Using data compiled by Internet experts and several federal and
academic sources, the study pinpoints how much each state will
have to raise its sales taxes to compensate for growth in online
commerce.

     A new study by Forrester Research Inc., a Cambridge,
Mass., technology consulting firm, shows just how dramatic the
surge in e-commerce could be. The Sept. 28 report predicts that
online sales will surge from $ 20.2 billion in 1999 to more than $184 billion in 2004.

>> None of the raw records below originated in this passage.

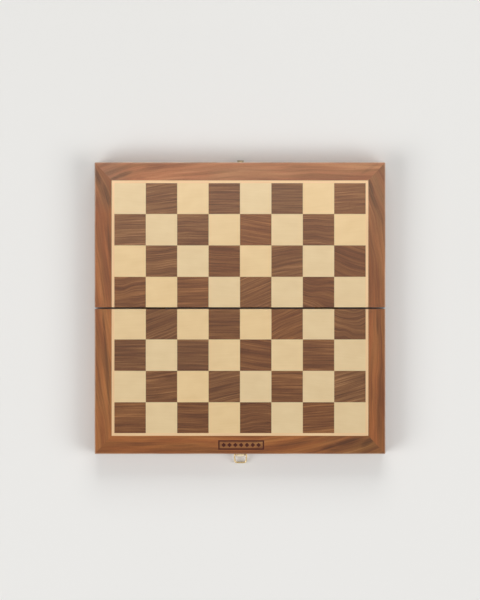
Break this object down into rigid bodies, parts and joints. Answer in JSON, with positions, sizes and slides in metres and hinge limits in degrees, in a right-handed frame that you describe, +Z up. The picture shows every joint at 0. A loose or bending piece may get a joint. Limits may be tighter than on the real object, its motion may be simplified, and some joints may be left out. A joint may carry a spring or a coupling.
{
  "type": "folding chess set",
  "caption": "Hinged wooden box that opens flat into an inlaid chess board and closes over fitted trays of turned chess men, held by a brass draw catch.",
  "frame": {"origin": "centre of the open set's footprint (catch bail and strike included), on the surface it stands on", "axes": "+X to the right along the fold, +Y toward the half with the strike, +Z up out of the playing side"},
  "size_m": [0.3, 0.315, 0.0283],
  "materials": {
    "frame_wood": "satin varnish",
    "panel_ply": "raw ply",
    "light_veneer": "satin varnish",
    "dark_veneer": "satin varnish",
    "line_inlay": "satin varnish",
    "lining": "felt over foam",
    "brass": "pale polished",
    "dark_men_wood": "satin varnish",
    "light_men_wood": "satin varnish"
  },
  "bodies": {
    "rear_half": {"rear_end_rail": "frame_wood", "rear_side_rails": "frame_wood", "rear_hinge_rail": "frame_wood", "rear_panel": "panel_ply", "rear_light_squares": "light_veneer", "rear_dark_squares": "dark_veneer", "rear_stringing": "line_inlay", "rear_insert": "lining", "rear_hinge_leaf_1": "brass", "rear_hinge_leaf_2": "brass", "hinge_pins": "brass", "rear_screws": "brass", "strike_plate": "brass"},
    "front_half": {"front_end_rail": "frame_wood", "front_side_rails": "frame_wood", "front_hinge_rail": "frame_wood", "front_panel": "panel_ply", "front_light_squares": "light_veneer", "front_dark_squares": "dark_veneer", "front_stringing": "line_inlay", "front_insert": "lining", "front_hinge_leaf_1": "brass", "front_hinge_leaf_2": "brass", "front_screws": "brass", "catch_base": "brass", "catch_pin": "brass"},
    "catch_lever": {"catch_lever": "brass"},
    "catch_bail": {"catch_bail": "brass"},
    "dark_rook_1": {"dark_rook_1": "dark_men_wood"},
    "dark_knight_1": {"dark_knight_1": "dark_men_wood"},
    "dark_bishop_1": {"dark_bishop_1": "dark_men_wood"},
    "dark_queen": {"dark_queen": "dark_men_wood"},
    "dark_king": {"dark_king": "dark_men_wood"},
    "dark_bishop_2": {"dark_bishop_2": "dark_men_wood"},
    "dark_knight_2": {"dark_knight_2": "dark_men_wood"},
    "dark_rook_2": {"dark_rook_2": "dark_men_wood"},
    "dark_pawn_1": {"dark_pawn_1": "dark_men_wood"},
    "dark_pawn_2": {"dark_pawn_2": "dark_men_wood"},
    "dark_pawn_3": {"dark_pawn_3": "dark_men_wood"},
    "dark_pawn_4": {"dark_pawn_4": "dark_men_wood"},
    "dark_pawn_5": {"dark_pawn_5": "dark_men_wood"},
    "dark_pawn_6": {"dark_pawn_6": "dark_men_wood"},
    "dark_pawn_7": {"dark_pawn_7": "dark_men_wood"},
    "dark_pawn_8": {"dark_pawn_8": "dark_men_wood"},
    "light_rook_1": {"light_rook_1": "light_men_wood"},
    "light_knight_1": {"light_knight_1": "light_men_wood"},
    "light_bishop_1": {"light_bishop_1": "light_men_wood"},
    "light_queen": {"light_queen": "light_men_wood"},
    "light_king": {"light_king": "light_men_wood"},
    "light_bishop_2": {"light_bishop_2": "light_men_wood"},
    "light_knight_2": {"light_knight_2": "light_men_wood"},
    "light_rook_2": {"light_rook_2": "light_men_wood"},
    "light_pawn_1": {"light_pawn_1": "light_men_wood"},
    "light_pawn_2": {"light_pawn_2": "light_men_wood"},
    "light_pawn_3": {"light_pawn_3": "light_men_wood"},
    "light_pawn_4": {"light_pawn_4": "light_men_wood"},
    "light_pawn_5": {"light_pawn_5": "light_men_wood"},
    "light_pawn_6": {"light_pawn_6": "light_men_wood"},
    "light_pawn_7": {"light_pawn_7": "light_men_wood"},
    "light_pawn_8": {"light_pawn_8": "light_men_wood"}
  },
  "joints": [
    {"name": "box_fold", "type": "hinge", "parent": "rear_half", "child": "front_half", "pos_m": [0, 0.00395, 0.00125], "axis": [1, 0, 0], "range_deg": [0, 180]},
    {"name": "catch_lever_turn", "type": "hinge", "parent": "front_half", "child": "catch_lever", "pos_m": [0.0005, -0.14805, 0.00325], "axis": [-1, 0, 0], "range_deg": [-130, 0]},
    {"name": "catch_bail_swing", "type": "hinge", "parent": "catch_lever", "child": "catch_bail", "pos_m": [0.0005, -0.14805, 0.00665], "axis": [1, 0, 0], "range_deg": [-70, 70]},
    {"name": "lift_dark_rook_1", "type": "slide", "parent": "rear_half", "child": "dark_rook_1", "axis": [0, 0, 1], "range_m": [-0.03, 0]},
    {"name": "lift_dark_knight_1", "type": "slide", "parent": "rear_half", "child": "dark_knight_1", "axis": [0, 0, 1], "range_m": [-0.03, 0]},
    {"name": "lift_dark_bishop_1", "type": "slide", "parent": "rear_half", "child": "dark_bishop_1", "axis": [0, 0, 1], "range_m": [-0.03, 0]},
    {"name": "lift_dark_queen", "type": "slide", "parent": "rear_half", "child": "dark_queen", "axis": [0, 0, 1], "range_m": [-0.03, 0]},
    {"name": "lift_dark_king", "type": "slide", "parent": "rear_half", "child": "dark_king", "axis": [0, 0, 1], "range_m": [-0.03, 0]},
    {"name": "lift_dark_bishop_2", "type": "slide", "parent": "rear_half", "child": "dark_bishop_2", "axis": [0, 0, 1], "range_m": [-0.03, 0]},
    {"name": "lift_dark_knight_2", "type": "slide", "parent": "rear_half", "child": "dark_knight_2", "axis": [0, 0, 1], "range_m": [-0.03, 0]},
    {"name": "lift_dark_rook_2", "type": "slide", "parent": "rear_half", "child": "dark_rook_2", "axis": [0, 0, 1], "range_m": [-0.03, 0]},
    {"name": "lift_dark_pawn_1", "type": "slide", "parent": "rear_half", "child": "dark_pawn_1", "axis": [0, 0, 1], "range_m": [-0.03, 0]},
    {"name": "lift_dark_pawn_2", "type": "slide", "parent": "rear_half", "child": "dark_pawn_2", "axis": [0, 0, 1], "range_m": [-0.03, 0]},
    {"name": "lift_dark_pawn_3", "type": "slide", "parent": "rear_half", "child": "dark_pawn_3", "axis": [0, 0, 1], "range_m": [-0.03, 0]},
    {"name": "lift_dark_pawn_4", "type": "slide", "parent": "rear_half", "child": "dark_pawn_4", "axis": [0, 0, 1], "range_m": [-0.03, 0]},
    {"name": "lift_dark_pawn_5", "type": "slide", "parent": "rear_half", "child": "dark_pawn_5", "axis": [0, 0, 1], "range_m": [-0.03, 0]},
    {"name": "lift_dark_pawn_6", "type": "slide", "parent": "rear_half", "child": "dark_pawn_6", "axis": [0, 0, 1], "range_m": [-0.03, 0]},
    {"name": "lift_dark_pawn_7", "type": "slide", "parent": "rear_half", "child": "dark_pawn_7", "axis": [0, 0, 1], "range_m": [-0.03, 0]},
    {"name": "lift_dark_pawn_8", "type": "slide", "parent": "rear_half", "child": "dark_pawn_8", "axis": [0, 0, 1], "range_m": [-0.03, 0]},
    {"name": "lift_light_rook_1", "type": "slide", "parent": "front_half", "child": "light_rook_1", "axis": [0, 0, 1], "range_m": [-0.03, 0]},
    {"name": "lift_light_knight_1", "type": "slide", "parent": "front_half", "child": "light_knight_1", "axis": [0, 0, 1], "range_m": [-0.03, 0]},
    {"name": "lift_light_bishop_1", "type": "slide", "parent": "front_half", "child": "light_bishop_1", "axis": [0, 0, 1], "range_m": [-0.03, 0]},
    {"name": "lift_light_queen", "type": "slide", "parent": "front_half", "child": "light_queen", "axis": [0, 0, 1], "range_m": [-0.03, 0]},
    {"name": "lift_light_king", "type": "slide", "parent": "front_half", "child": "light_king", "axis": [0, 0, 1], "range_m": [-0.03, 0]},
    {"name": "lift_light_bishop_2", "type": "slide", "parent": "front_half", "child": "light_bishop_2", "axis": [0, 0, 1], "range_m": [-0.03, 0]},
    {"name": "lift_light_knight_2", "type": "slide", "parent": "front_half", "child": "light_knight_2", "axis": [0, 0, 1], "range_m": [-0.03, 0]},
    {"name": "lift_light_rook_2", "type": "slide", "parent": "front_half", "child": "light_rook_2", "axis": [0, 0, 1], "range_m": [-0.03, 0]},
    {"name": "lift_light_pawn_1", "type": "slide", "parent": "front_half", "child": "light_pawn_1", "axis": [0, 0, 1], "range_m": [-0.03, 0]},
    {"name": "lift_light_pawn_2", "type": "slide", "parent": "front_half", "child": "light_pawn_2", "axis": [0, 0, 1], "range_m": [-0.03, 0]},
    {"name": "lift_light_pawn_3", "type": "slide", "parent": "front_half", "child": "light_pawn_3", "axis": [0, 0, 1], "range_m": [-0.03, 0]},
    {"name": "lift_light_pawn_4", "type": "slide", "parent": "front_half", "child": "light_pawn_4", "axis": [0, 0, 1], "range_m": [-0.03, 0]},
    {"name": "lift_light_pawn_5", "type": "slide", "parent": "front_half", "child": "light_pawn_5", "axis": [0, 0, 1], "range_m": [-0.03, 0]},
    {"name": "lift_light_pawn_6", "type": "slide", "parent": "front_half", "child": "light_pawn_6", "axis": [0, 0, 1], "range_m": [-0.03, 0]},
    {"name": "lift_light_pawn_7", "type": "slide", "parent": "front_half", "child": "light_pawn_7", "axis": [0, 0, 1], "range_m": [-0.03, 0]},
    {"name": "lift_light_pawn_8", "type": "slide", "parent": "front_half", "child": "light_pawn_8", "axis": [0, 0, 1], "range_m": [-0.03, 0]}
  ]
}
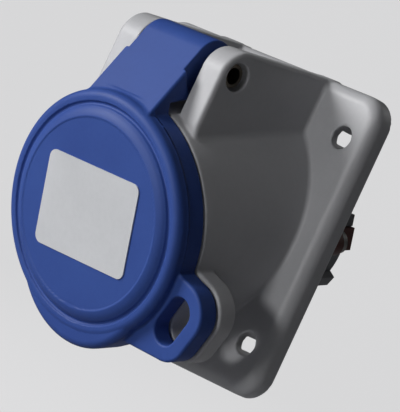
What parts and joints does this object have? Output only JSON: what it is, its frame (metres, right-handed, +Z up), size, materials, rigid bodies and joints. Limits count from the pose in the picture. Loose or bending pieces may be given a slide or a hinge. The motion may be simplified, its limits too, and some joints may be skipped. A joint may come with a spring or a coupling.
{
  "type": "angled industrial panel socket",
  "caption": "Square-flanged panel socket with a tilted round snout, a sprung hinged lid over the plug well, sleeve contacts and rear screw terminals.",
  "frame": {"origin": "centre of the flange's back face, in the middle of the four panel screws", "axes": "+Z up, the socket looks toward -Y and its plug axis points 20 degrees down, +Y into the panel, +X to the right as seen from the front"},
  "size_m": [0.0754, 0.0762, 0.0804],
  "materials": {
    "grey_moulding": "fine satin moulding, light grey",
    "blue_moulding": "satin moulding, signal blue",
    "brown_moulding": "satin moulding, red-brown",
    "carrier_moulding": "satin moulding, mid grey",
    "black_rubber": "matt elastomer",
    "label_foil": "matt printed foil, left bare",
    "pin_steel": "zinc plated tube",
    "spring_steel": "drawn spring steel",
    "screw_steel": "zinc plated",
    "contact_brass": "bright turned brass"
  },
  "bodies": {
    "base": {"housing": "grey_moulding", "flange": "grey_moulding", "hinge_cheeks": "grey_moulding", "lock_eyelet": "grey_moulding", "flange_gasket": "black_rubber", "hinge_pin": "pin_steel", "lid_spring": "spring_steel", "insert_face": "brown_moulding", "insert_barrel": "brown_moulding", "insert_tubes": "brown_moulding", "insert_plate": "brown_moulding", "terminal_carrier": "carrier_moulding", "insert_screws": "screw_steel", "contact_l1": "contact_brass", "contact_n": "contact_brass", "contact_pe": "contact_brass", "contact_ring_l1": "spring_steel", "contact_ring_n": "spring_steel", "contact_ring_pe": "spring_steel", "wire_leaf_l1": "spring_steel", "wire_leaf_n": "spring_steel", "wire_leaf_pe": "spring_steel", "terminal_screws": "screw_steel"},
    "lid": {"lid": "blue_moulding", "lid_seal": "black_rubber", "label_plate": "label_foil"}
  },
  "joints": [
    {"name": "lid_hinge", "type": "hinge", "parent": "base", "child": "lid", "pos_m": [0, -0.033, 0.0277], "axis": [-1, 0, 0], "range_deg": [0, 105], "stiffness_Nm_per_rad": 0.02, "springref_deg": -57.3, "deforming": ["lid_spring"]}
  ]
}
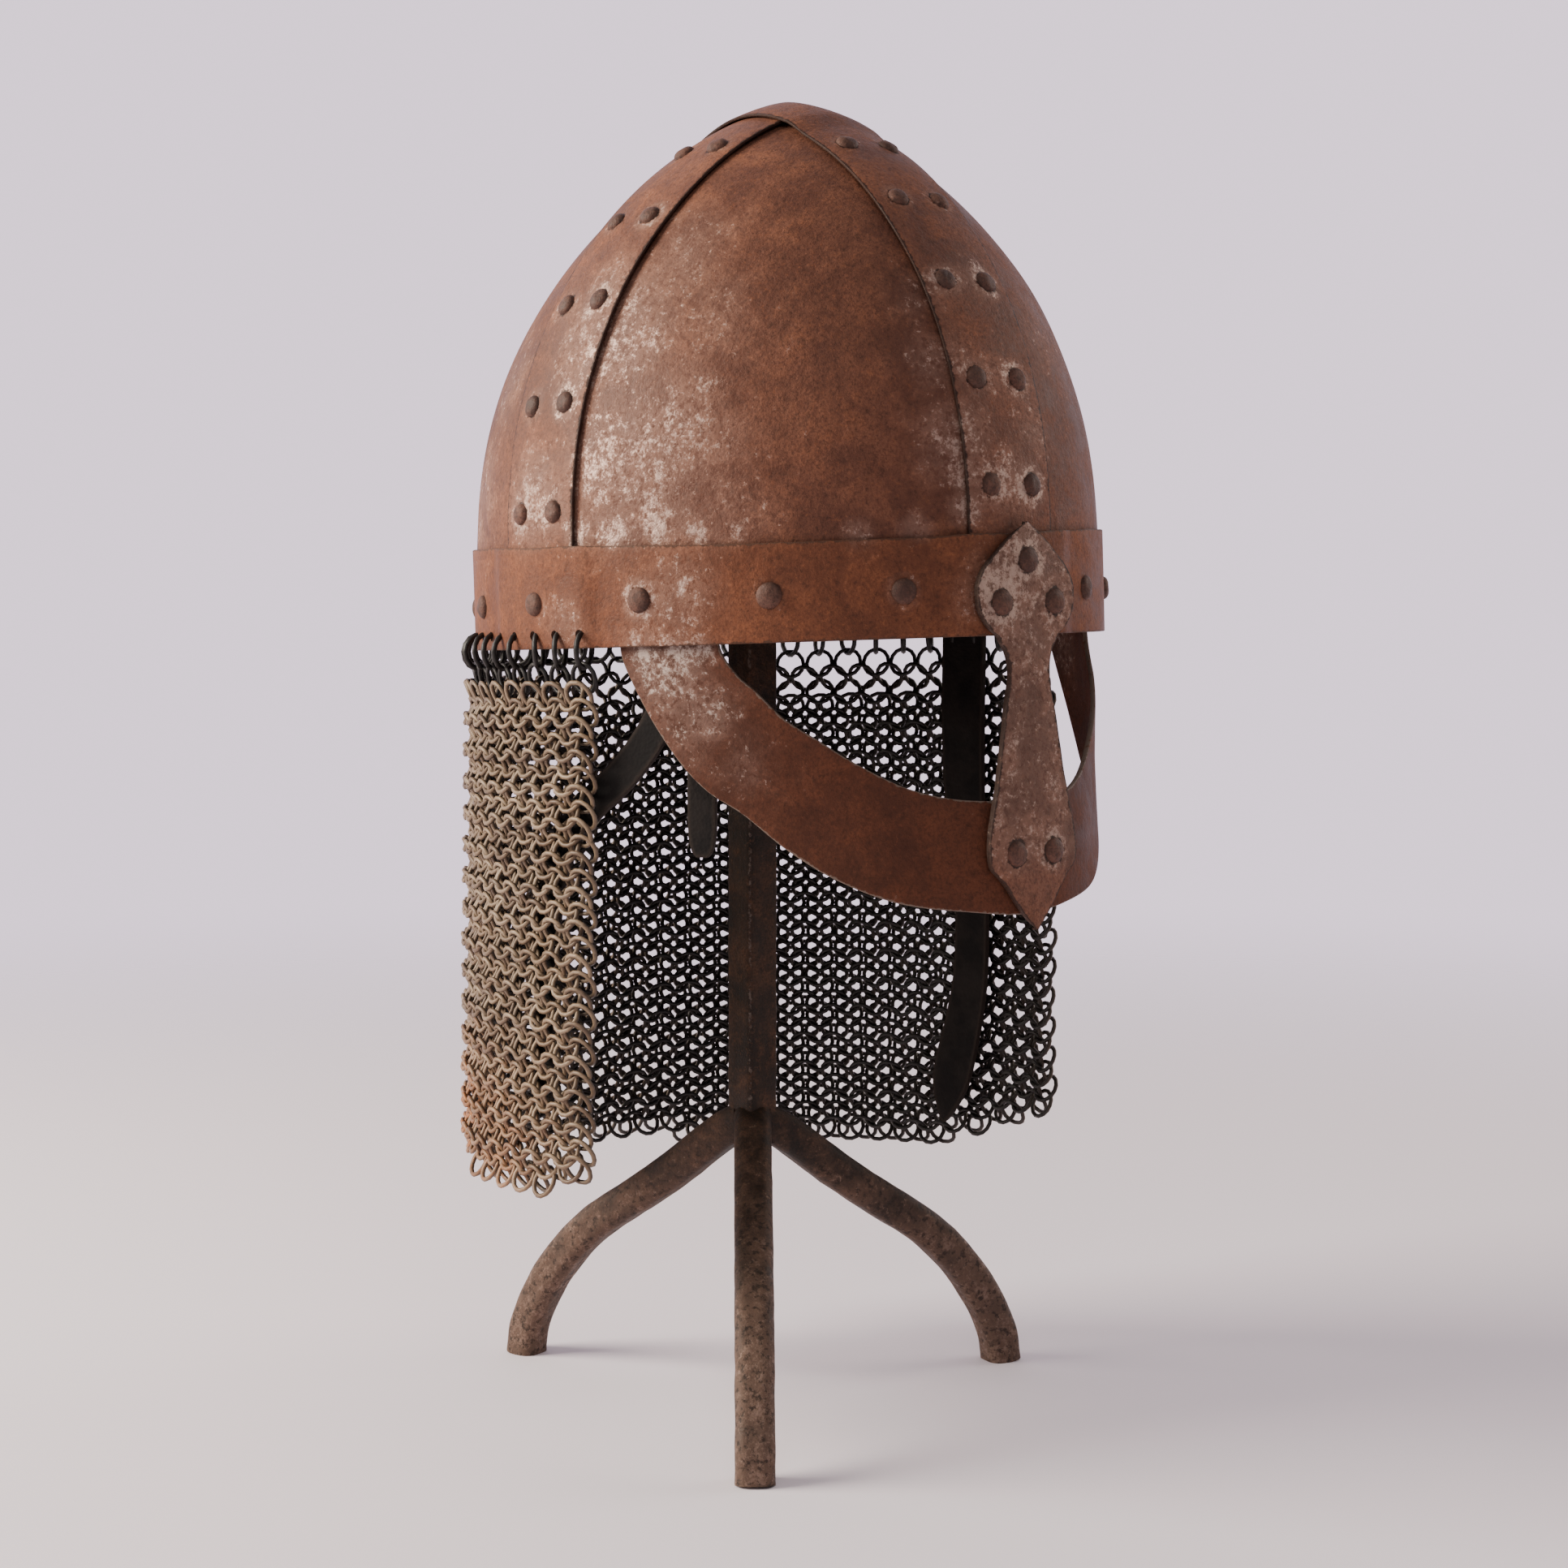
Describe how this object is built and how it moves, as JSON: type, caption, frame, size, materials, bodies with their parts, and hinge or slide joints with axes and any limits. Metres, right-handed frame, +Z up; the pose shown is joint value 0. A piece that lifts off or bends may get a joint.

     Meanwhile, the National Association of Counties, the U.S.
Conference of Mayors, the National League of Cities, and the
Government Finance Officers Association are preparing a study of
the impact of the Internet's tax-free status on local tax
revenues, said Ralph Tabor, the associate legislative director
for the counties' group.

     Finally, an independent paper published by the liberal
Progressive Policy Institute is making waves. The study by PPI
scholars Robert D. Atkinson and Randolph Court recommends using
existing software to simplify the difficulties of taxing online
transactions. The proposal has won praise from the National
Governors' Association, but it worries anti-tax forces. The
latter contend that such a technological fix won't solve all the
administrative difficulties associated with state taxation. One
anti-tax advocate said that his group is planning to attack the
PPI proposal with, yes, yet another study.